Icelandair has upgraded the cockpit of their Boeing 757-200s and -300 with state of the art full glass cockpits.
In 2005, the airline, on behalf of its parent company Icelandair Group, announced an order for 10 Boeing 737-800 aircraft with options for 5 more. Those options were later exercised. These planes were not used by the airline but leased to other airlines, including Air China. During that same year, Icelandair announced the order for 2 Boeing 787 Dreamliners.
On December 6, 2012, the airline committed itself to ordering the upcoming Boeing 737 MAX aircraft, 8 of which will be the MAX 8, and 4 will be the MAX 9. On 13 February 2013, the airlines finalized the order for 16 Boeing 737 MAX 8s and Boeing 737 MAX 9s, in addition 8 purchase rights for Boeing 737 MAX aircraft.
As of September 2014, Icelandair uses an all-Boeing fleet made of the following aircraft, with an average age of 16.2 years:
|Boeing 737 MAX 8||0||9||
||153||The airline also has 8 purchase rights for Boeing 737 MAX 8s and 9s
Deliveries through 2018 and 2021
|Boeing 737 MAX 9||0||7||TBA||172|
|Boeing 757-200 ||25||0||22||161||183||22 With Winglets, 2 freighters|
|Boeing 767-300||0||2||Delivered from spring 2016|
|Fokker F27 Friendship||
Other Subsidiaries of Icelandair Group
Icelandair Group operates a number of other subsidiary airlines.
Icelandair has adopted a strict environmental policy in keeping with Iceland's image as an unspoiled country with clean air, water, sea and nature in general. The goal of this policy is to minimize Icelandair’s total environmental impact and to establish sustainable practices by optimizing the use of the resources at the company's disposal. This is done in a variety of ways, from recycling paper in the company's office to trying to create one of the "greenest" ground crews in the industry at Keflavik Airport to inviting passengers to participate in planting trees.
As one of Iceland's largest companies, Icelandair sponsors many events and charities. The company is, together with the City of Reykjavík, the main sponsor of the hugely popular Iceland Airwaves, the annual music festival held in Reykjavík on the first weekend in November. The festival spans five days (Wednesday–Sunday) and its main focus is showcasing new music, both Icelandic and international. In 2013 the German group Kraftwerk will front the festival.
Accidents and incidents
- On 29 May 1947, a Flugfélag Islands (as the airline was known at that time) Douglas C-47 Skytrain (registered TF-ISI) crashed near Hjedinsfjordur during a scheduled domestic flight from Reykjavík to Akureyri, killing the 21 passengers and four crew on board. To date, this remains the worst aviation accident in Iceland.

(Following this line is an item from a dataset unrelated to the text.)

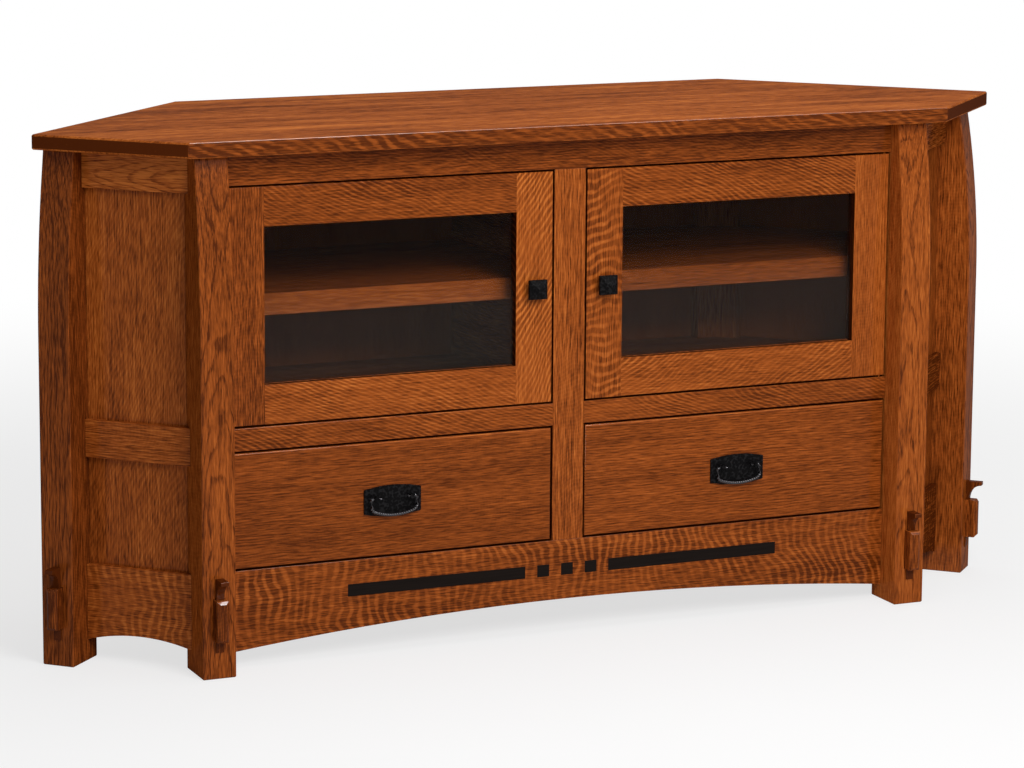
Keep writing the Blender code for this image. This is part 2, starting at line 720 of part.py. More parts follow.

- On 31 January 1951, the 17 passengers and three crew members on board another C-47 (registered TF-ISG) were killed when the aircraft crashed into the sea off the Icelandic coast near Hafnarfjörður. The pilots were attempting to land the airplane at Reykjavík Airport in heavy snowfalls following a flight from Vestmannaeyjar, when radar contact was lost.
- On 14 April 1963, a Vickers Viscount (registered TF-ISU) crashed on approach of Oslo-Fornebu Airport. All 12 people on board were killed.
- On 26 September 1970, a Flugfélag Fokker F-27 Friendship (registered TF-FIL) crashed into a mountain near Vágar, Faroe Islands while approaching Vágar Airport following a scheduled passenger flight from Bergen, in what is known a controlled flight into terrain. Of the 34 people on board, seven passengers and one crew member were killed.
- On 15 November 1978, due to a fault on the ground based ILS ( Instrument landing system) transmitter, the Douglas DC-8 (registered TF-FLA) missed the runway upon approach of Colombo Airport in Sri Lanka during a chartered Hajj pilgrimage flight from Jeddah and crashed. 74 passengers and 5 crew members survived the accident. The disaster of Flight LL 001 (a Loftleiðir flight number, but the company had merged with Flugfélag at that time) with its 183 fatalities marks the by far worst accident in the history of Icelandic aviation.
- On 22 January 2002, the crew of Icelandair Flight 315, a Boeing 757-200 registered TF-FIO with 75 passengers on board, unintentionally entered a series of extreme manoeuvres during a go-around from a low altitude following an unstabilised approach[clarification needed] into Oslo Airport, Gardermoen. During the incident the aircraft was subjected to load factors in excess of the design limits, culminating in a dive followed by a +3.59 g pull up manoeuvre clearing the ground by only 321 ft. The speed limit for the flap configuration was also exceeded. Control was regained and a second approach was flown with the aircraft landing safely. The airliner was permitted to proceed on its subsequent scheduled flights without a technical inspection being conducted until 13 March of that year when its manufacturer Boeing recommended further maintenance work after having evaluated the Flight Data Recorder. The Accident Investigation Board Norway, which led the investigation into the incident, made four safety recommendations, including one to the wider aviation community on operational procedures regarding discontinued approaches.